[Begin RECORDED INFORMATION]

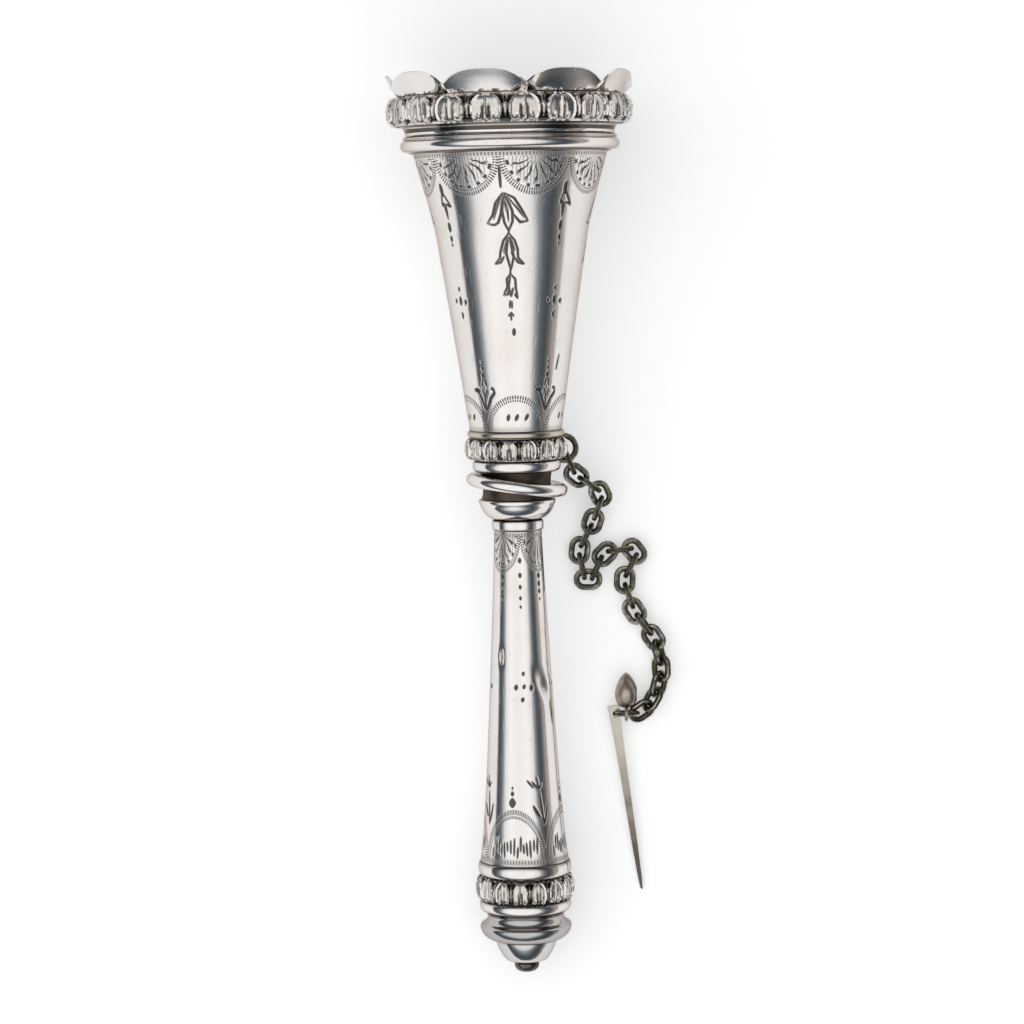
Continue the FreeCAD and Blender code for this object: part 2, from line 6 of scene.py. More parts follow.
import bpy
import numpy as np
from mathutils import Matrix, Vector


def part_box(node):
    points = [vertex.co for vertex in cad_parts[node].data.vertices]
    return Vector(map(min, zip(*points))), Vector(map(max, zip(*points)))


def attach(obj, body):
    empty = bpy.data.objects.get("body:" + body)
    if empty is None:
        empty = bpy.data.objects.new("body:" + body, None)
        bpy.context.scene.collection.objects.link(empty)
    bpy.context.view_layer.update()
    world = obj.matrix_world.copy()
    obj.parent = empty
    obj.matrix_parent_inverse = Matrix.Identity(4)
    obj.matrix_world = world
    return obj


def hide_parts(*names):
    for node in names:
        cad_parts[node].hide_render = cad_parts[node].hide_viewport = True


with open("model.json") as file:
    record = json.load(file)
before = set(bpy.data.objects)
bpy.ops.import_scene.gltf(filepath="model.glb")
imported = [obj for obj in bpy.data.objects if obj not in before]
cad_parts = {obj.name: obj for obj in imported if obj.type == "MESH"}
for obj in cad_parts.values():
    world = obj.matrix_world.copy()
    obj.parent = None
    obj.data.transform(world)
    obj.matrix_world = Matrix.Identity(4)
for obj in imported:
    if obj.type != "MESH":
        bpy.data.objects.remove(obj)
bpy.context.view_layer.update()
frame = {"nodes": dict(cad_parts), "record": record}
bpy.ops.object.select_all(action="DESELECT")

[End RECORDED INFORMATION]

▸ OBJECTIVE
Quote the listing word for word from its first line through the line in which "obj.matrix_world = world" appears.

▸ RESULT OF THIS EXERCISE
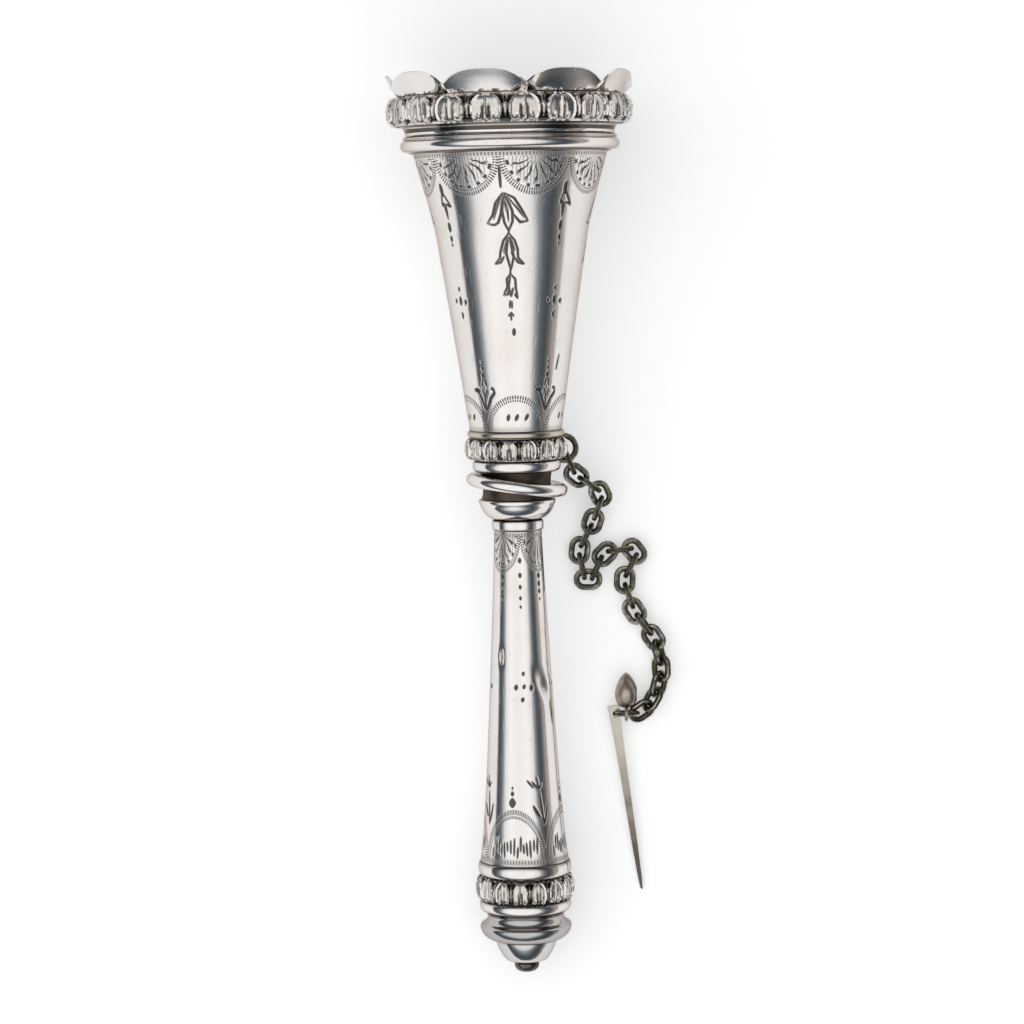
Continue the FreeCAD and Blender code for this object: part 2, from line 6 of scene.py. More parts follow.
import bpy
import numpy as np
from mathutils import Matrix, Vector


def part_box(node):
    points = [vertex.co for vertex in cad_parts[node].data.vertices]
    return Vector(map(min, zip(*points))), Vector(map(max, zip(*points)))


def attach(obj, body):
    empty = bpy.data.objects.get("body:" + body)
    if empty is None:
        empty = bpy.data.objects.new("body:" + body, None)
        bpy.context.scene.collection.objects.link(empty)
    bpy.context.view_layer.update()
    world = obj.matrix_world.copy()
    obj.parent = empty
    obj.matrix_parent_inverse = Matrix.Identity(4)
    obj.matrix_world = world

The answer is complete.